The 77th Montgomery Highlanders also served in North America during the war. They suffered heavy casualties in a disastrous attack on the French fort on the sire of present-day Pittsburgh. The regiment also found itself fighting the Cherokee when they rebelled against British rule in the Carolinas. It also took part in expeditions to the Caribbean islands of Martinique and Cuba. Two companies joined the men of the Fraser Highlanders in the 1762 recapture of Newfoundland. The regiment was disbanded in 1763.

Men from both the Frasers and Montgomery’s, and many from the Black Watch, took their discharges in North America in 1763 and settled down to farm.

Highland soldiers around 1757The war against France which ended in 1763 was also fought in northern Europe. Around 400 Highlanders, known as Keith’s Highlanders, was sent to join the British Army fighting there. They did so well that the regiment’s size was doubled to bring it up to full strength as the 87th Foot and a second regiment, Campbell’s Highlanders, was raised as the 88th Foot. The two regiments were treated pretty much as one, a Highland Corps, and officers regularly switched between them. Several other Highland regiments were raised, including Johnstone’s and Maclean’s, but most ended up being used to provide reinforcements for Keith’s and Campbell’s in Europe. Keith’s was disbanded at Perth in 1763 and Campbell’s was broken up the same year at Linlithgow.

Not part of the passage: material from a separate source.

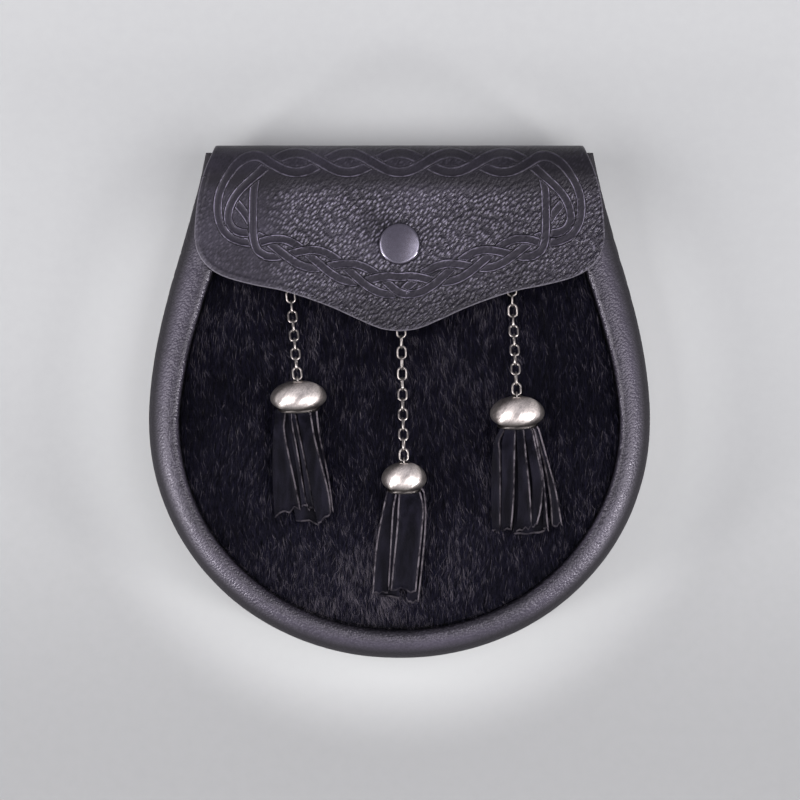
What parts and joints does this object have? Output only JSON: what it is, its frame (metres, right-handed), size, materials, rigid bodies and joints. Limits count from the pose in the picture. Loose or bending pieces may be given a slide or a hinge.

A third Highland regiment, the 89th Foot, raised from the Duke of Gordon’s estates in 1759, also saw action. It spent three years fighting in India before being disbanded in 1765. The 105th Queen’s Highlanders enjoyed a brief life between 1761 and 1763, most of it in Ireland. The 100th Highlanders, a Campbell-raised regiment, served on the Caribbean island of Martinique between 1761 and 1763. The 115th Scotch Lowlanders was raised in Paisley in 1761 and spent much of 1762 fighting in Portugal and Spain. The regiment was disbanded back in Paisley in 1763.

No Scots Need Apply

The 85th Royal Volontiers were raised in Edinburgh in 1759 but only Englishmen were appointed as officers. It was disbanded in 1763. The 17th Dragoons were also raised in Edinburgh the same year as the Edinburgh Light Horse. It was disbanded in 1763. Normally, the lower the regimental number, the less likely disbandment was. But while the Scottish cavalry regiment was axed, the non-Scottish 18th and 19th Dragoons both survived.

The expulsion of the French from what was then Canada removed a major threat to Britain’s colonies on the Atlantic seaboard. The slave-owning bourgeois showed their gratitude by refusing to fund the continued British Army presence in the colonies. The British and the colonists were soon at war. This war was unpopular in England but Scots, Highlanders and Lowlanders, appear to have been keen participants on the British side. The Fraser Highlanders were re-raised, this time at the 71st Highlanders. The Campbells raised the 74th Argyll Highlanders in 1778 and Lord Macdonald raised the 76th Macdonald Highlanders. Macdonald was forced to recruit around 200 Lowlanders and 100 Irishmen to bring his regiment up to full strength.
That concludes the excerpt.